The sales agreement with the Agents provides that we may issue and sell shares of our Common Stock registered on the Registration Statement from time to time to or through the Agents subject to offering limitations, as applicable, under General Instruction I.B.6. of Form S-3. As of the filing of this prospectus supplement, such offering limitations were not applicable.

 

As of July 7, 2025, the aggregate market value of our outstanding Common Stock held by non-affiliates, or our public float, was approximately $97,050,138, which amount is based on 15,116,844 outstanding shares of Common Stock held by non-affiliates and a per share price of $6.42, which was the last reported sale price of our Common Stock on the Nasdaq Capital Market on July 7, 2025. Accordingly, under the terms of the sales agreement, we may offer and sell through the initial prospectus supplement, as amended and supplemented by supplement no. 1 and this supplement no. 2, shares of Common Stock having an aggregate offering price of up to $15,000,000 from time to time to or through the Agents. This supplement no. 2 is being filed to update this position, previously reported in supplement no. 1, after the filing of our Annual Report on Form 10-K on June 30, 2025. Through July 11, 2025, we have not sold any shares of Common Stock in accordance with the Sales Agreement under the initial prospectus supplement.

 

The shares of our Common Stock are listed for trading on The Nasdaq Capital Market (“Nasdaq”) under the symbol “CNVS.” On July 10, 2025, the last reported sale price of the Common Stock on Nasdaq was $6.82 per share.

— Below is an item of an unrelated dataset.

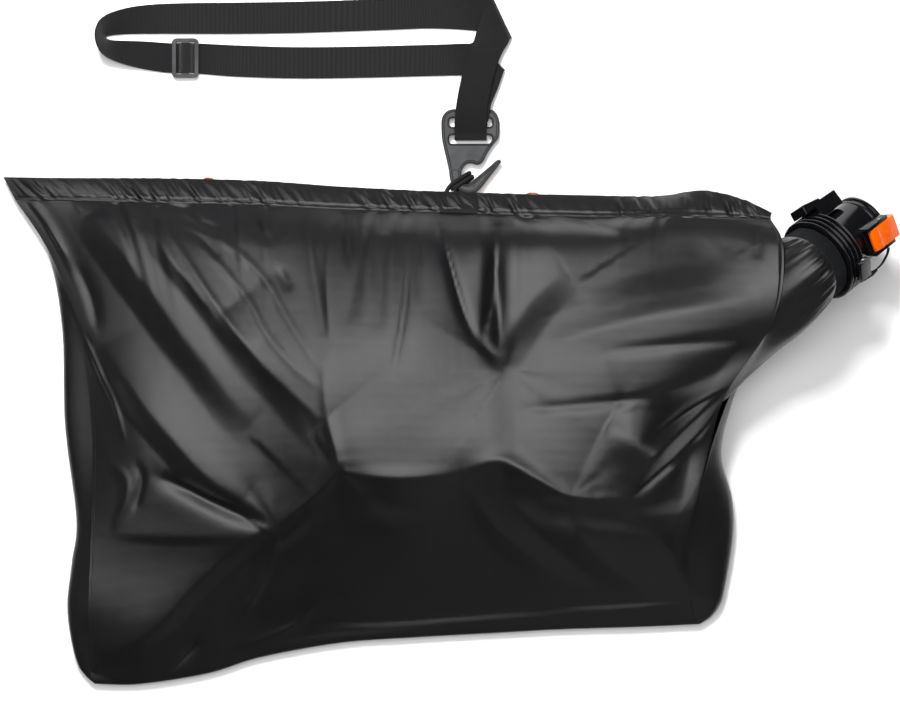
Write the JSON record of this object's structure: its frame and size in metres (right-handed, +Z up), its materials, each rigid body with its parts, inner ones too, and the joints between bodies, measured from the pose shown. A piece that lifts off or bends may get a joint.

Investing in our securities involves significant risks. See “Risk Factors” in the initial prospectus supplement, and under similar headings in other documents filed and incorporated by reference herein and therein for a discussion of factors that you should consider before buying shares of the Common Stock.

Neither the Securities and Exchange Commission nor any state securities commission has approved or disapproved of these securities or passed upon the adequacy or accuracy of this prospectus. Any representation to the contrary is a criminal offense.

A.G.P.

The Benchmark Company

The date of this supplement is July 11, 2025.